Since $S$ is compact and $f$ is continuous we can set $M=\underset{x\in S}\max\|f(x)\|$. Let $x\in S$; there has to be some $r>0$ such that $f$ is lipschitz in $\overline N(x,r)$. Then there exists some $L>0$ such that for every $y,z\in\overline N(x,r)$ we have $\|f(y)-f(z)\|\le L\|y-z\|$. We could do this for every $x\in S$, each one accompanied by some radius $r_x$ and some lipschitz constant $L_x$. Now, $\{N(x,\frac{r_x}{2}):x\in S\}$ is an open cover of $S$, so it has to have a finite subcover $\{N(x_i,\frac{r_i}{2})\}_{i\in I}$ (with $I$ finite).
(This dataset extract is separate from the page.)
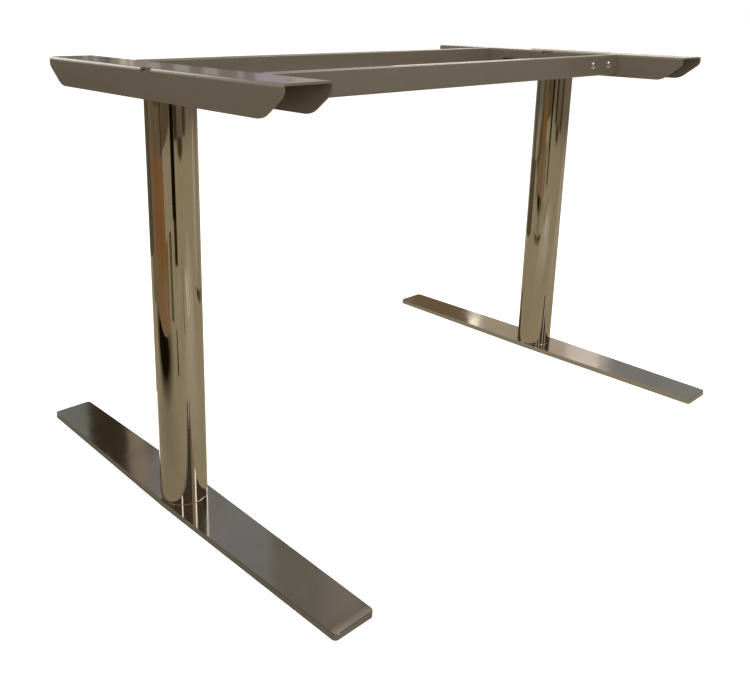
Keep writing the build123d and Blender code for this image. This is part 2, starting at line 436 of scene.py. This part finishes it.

Let $\;r=\frac{1}{2}\underset{i\in I}\min r_i,\quad$ $L'=\underset{i\in I}\max L_i,\quad$ $L_S=\max\left(L',\dfrac{2M}{r}\right)$.

Given $y,z\in S$, if there is some $i_0\in I$ such that $y,z\in N(x_{i_0},r_{i_0})$ then $y,z\in\overline N(x_{i_0},r_{i_0})$, so $\|f(y)-f(z)\|\le L_{i_0}\|y-z\|\le L'\|y-z\|\le L_S\|y-z\|$.

On the other hand, if there is no $i\in I$ such that $y,z\in N(x_i,r_i)$ then $\|y-z\|\ge r$, because otherwise: if $\|y-z\|<r$, since $y,z\in S$ there has to be some $i_1$ such that $y\in N(x_{i_1},\frac{r_{i_1}}{2})$ (and another one for $z$, but we don't need it).

Then $\|z-x_{i_1}\|\le\|z-y\|+\|y-x_{i_1}\|<r+\frac{r_{i_1}}{2}\le \frac{r_{i_1}}{2}+\frac{r_{i_1}}{2}=r_{i_1}$, so $z\in N(x_{i_1},r_{i_1})$. But $y$ and $z$ weren't in the same ball! Then we must have $\|y-z\|\ge r$.

In that case $\dfrac{\|f(y)-f(z)\|}{\|y-z\|}\le\dfrac{\|f(y)\|+\|f(z)\|}{r}\le\dfrac{2M}{r}\le L_S$.

So, in any case, for $y,z\in S$ we have that $\|f(y)-f(z)\|\le L_S\|y-z\|$, and then $f$ is lipschitz in $S$.